Na recente sessão do Conselho Universitário (COUN) da UFPR, realizada em 10 de maio, expos alguns dos fatores que ameaçam seriamente o princípio constitucional da gestão democrática na nossa universidade. Antes mesmo do seu início, o caráter democrático da sessão já estava comprometido pelo fato de o presidente do conselho a haver convocado em caráter não-deliberatitvo, agindo de modo autocrático em contradição com o regimento do conselho, que o define como órgão normativo, deliberativo e consultivo, sem permitir que qualquer uma dessas propriedades possa ser suprimida pelo poder discricionário do seu presidente.
Desobediência e responsabilidade criminal
Logo no início da sessão, o conselheiro Valter Maia interpôs uma questão de ordem que reivindicava justamente a restituição do caráter deliberativo daquela sessão, conforme o regimento do conselho. Após várias intervenções a respeito da admissibilidade e mérito da questão de ordem, o conselheiro Sérgio Staut tomou a palavra e sustentou a posição defendida pela presidência do conselho, qual seja, não afrontar o parecer do Ministério Público, que impedia a universidade de deliberar sobre a suspensão do calendário acadêmico, conforme reivindicação dos comandos de greve de técnicos, docentes e estudantes. Em seguida, o então diretor do Setor de Ciências Jurídicas acrescentou o seguinte argumento à sua defesa da posição da reitoria da UFPR: a questão de ordem levantada pelo representante dos servidores técnico-administrativos não deveria sequer ser “analisada, tamanha a irresponsabilidade dela, que implica responsabilidade criminal”, mas se ainda o for, “é importante que essa votação seja nominal para evitar a responsabilização daqueles que entendem a gravidade, a seriedade, inclusive criminal dessa matéria da forma como estão aqui colocando.”
Desobediência e autonomia
Essa intervenção foi, a seguir, contestada pelo advogado João Arzeno, falando na condição de autor de um parecer sobre a recomendação do Ministério Público atendendo a pedido da APUFPR: “Prof. Sérgio, com todo o respeito, eu acho que a hipótese de cometer ilegalidade, crime, falta disciplinar é para todos nós, brasileiros e brasileiras, inclusive para o Ministério Público. (…) Nós não podemos nos curvar a isso. Prof. Sérgio Staut, o conselho é um colegiado; as pessoas que participam deste conselho, participam de um colegiado. Portanto, não podemos segmentar um conselho em vários conselheiros. Aí, sim, acho que perde completamente a natureza de um conselho.”

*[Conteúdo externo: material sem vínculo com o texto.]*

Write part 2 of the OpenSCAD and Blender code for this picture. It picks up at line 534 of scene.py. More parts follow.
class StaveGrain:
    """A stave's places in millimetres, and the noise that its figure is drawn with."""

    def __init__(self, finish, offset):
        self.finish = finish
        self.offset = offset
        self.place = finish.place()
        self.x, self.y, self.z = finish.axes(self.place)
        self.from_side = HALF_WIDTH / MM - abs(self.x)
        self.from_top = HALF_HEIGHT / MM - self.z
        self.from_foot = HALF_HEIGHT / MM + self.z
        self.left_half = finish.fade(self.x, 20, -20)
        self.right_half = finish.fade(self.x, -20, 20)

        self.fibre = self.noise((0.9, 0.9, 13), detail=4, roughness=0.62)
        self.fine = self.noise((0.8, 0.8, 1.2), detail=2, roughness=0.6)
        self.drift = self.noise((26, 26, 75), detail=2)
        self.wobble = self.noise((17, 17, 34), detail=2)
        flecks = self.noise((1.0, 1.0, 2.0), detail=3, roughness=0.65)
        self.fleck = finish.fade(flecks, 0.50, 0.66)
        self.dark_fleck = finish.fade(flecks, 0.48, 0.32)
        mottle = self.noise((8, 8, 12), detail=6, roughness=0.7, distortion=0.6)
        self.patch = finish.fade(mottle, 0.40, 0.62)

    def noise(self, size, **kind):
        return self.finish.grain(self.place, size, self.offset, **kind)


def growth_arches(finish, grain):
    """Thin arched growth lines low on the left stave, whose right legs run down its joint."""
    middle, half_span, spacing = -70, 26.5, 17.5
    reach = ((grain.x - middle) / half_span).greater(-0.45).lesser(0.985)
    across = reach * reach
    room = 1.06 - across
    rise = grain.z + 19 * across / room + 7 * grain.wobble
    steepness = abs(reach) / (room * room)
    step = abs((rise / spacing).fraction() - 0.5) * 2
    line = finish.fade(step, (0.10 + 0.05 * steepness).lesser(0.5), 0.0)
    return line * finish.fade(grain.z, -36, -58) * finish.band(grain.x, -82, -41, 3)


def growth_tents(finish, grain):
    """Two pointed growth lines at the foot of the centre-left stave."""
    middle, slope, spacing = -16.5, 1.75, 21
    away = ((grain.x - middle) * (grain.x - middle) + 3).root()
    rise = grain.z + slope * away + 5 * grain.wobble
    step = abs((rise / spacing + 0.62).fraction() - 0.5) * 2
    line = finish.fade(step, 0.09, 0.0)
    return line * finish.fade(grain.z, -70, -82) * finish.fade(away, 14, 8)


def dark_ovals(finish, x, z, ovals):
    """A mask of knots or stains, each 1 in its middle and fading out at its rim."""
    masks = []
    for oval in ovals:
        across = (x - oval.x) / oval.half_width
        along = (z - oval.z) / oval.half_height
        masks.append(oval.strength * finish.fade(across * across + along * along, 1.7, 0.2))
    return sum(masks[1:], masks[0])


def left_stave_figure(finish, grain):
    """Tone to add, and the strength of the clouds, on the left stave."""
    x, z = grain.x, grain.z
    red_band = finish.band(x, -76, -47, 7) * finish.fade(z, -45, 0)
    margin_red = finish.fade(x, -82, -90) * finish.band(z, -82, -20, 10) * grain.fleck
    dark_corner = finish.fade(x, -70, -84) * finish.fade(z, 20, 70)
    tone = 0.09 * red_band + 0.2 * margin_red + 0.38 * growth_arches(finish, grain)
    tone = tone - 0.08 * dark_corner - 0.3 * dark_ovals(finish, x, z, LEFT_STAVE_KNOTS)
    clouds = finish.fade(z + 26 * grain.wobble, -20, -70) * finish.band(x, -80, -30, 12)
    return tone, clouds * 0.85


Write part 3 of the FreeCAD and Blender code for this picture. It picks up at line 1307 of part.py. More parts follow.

O Individualismo Antidemocrático
A discussão revelou duas concepções distintas do conselho universitário: uma que o enxerga como uma simples reunião de indivíduos e outra que o encara como uma totalidade irredutível aos indivíduos que a compõem. Para a primeira, os conselheiros são entidades individualizáveis inclusive para fins de responsabilização criminal; para a segundo, os conselheiros constituem uma coletividade cujos atos não são atomizáveis porquanto materializam e manifestam a instituição que conjuntamente representam.
Impossível não identificar na primeira posição uma reverberação tardia da divisa do governo de Margaret Tatcher: não existe sociedade, existem indivíduos. Não surpreende que os que adotam a primeira posição tenham especial predileção pelas votações nominais, que, conforme argumentou o conselheiro que contestou a questão de ordem, permite “evitar a responsabilização daqueles que entendem a gravidade, a seriedade, inclusive criminal dessa matéria da forma como estão aqui colocando”.
Sem gestão democrática, para quê autonomia?
Ora, antes de tudo, é importante lembrar que intimidar conselheiros ameaçando-os com processos administrativos e criminais não se coaduna com uma gestão democrática. Ninguém pode exercer o direito de voto sob qualquer tipo de ameaça. É por isso que as sociedades democráticas adotam o voto secreto. O instrumento correspondente nos conselhos universitários é a votação simbólica, que registra os votos contra e a favor e transfere à instituição a responsabilidade pela decisão. Não há por que presumir que Conselheiros serão inconsequentes com a instituição que ali representam. Ninguém precisa da tutela do voto nominal para ser responsável.
É urgente restituir o princípio que o advogado da APUFPR definiu de modo simples e magistral: “o conselho é um colegiado; as pessoas que participam deste conselho, participam de um colegiado”. Sem isso, não faz sentido em defender a autonomia da universidade. Porque onde não há uma instituição, onde não se reconhece uma coletividade, onde enxergamos apenas uma série aleatória de indivíduos, não há por que exigir autonomia, além daquela que se confere a qualquer indivíduo para poder torná-lo imputável pelos seus atos.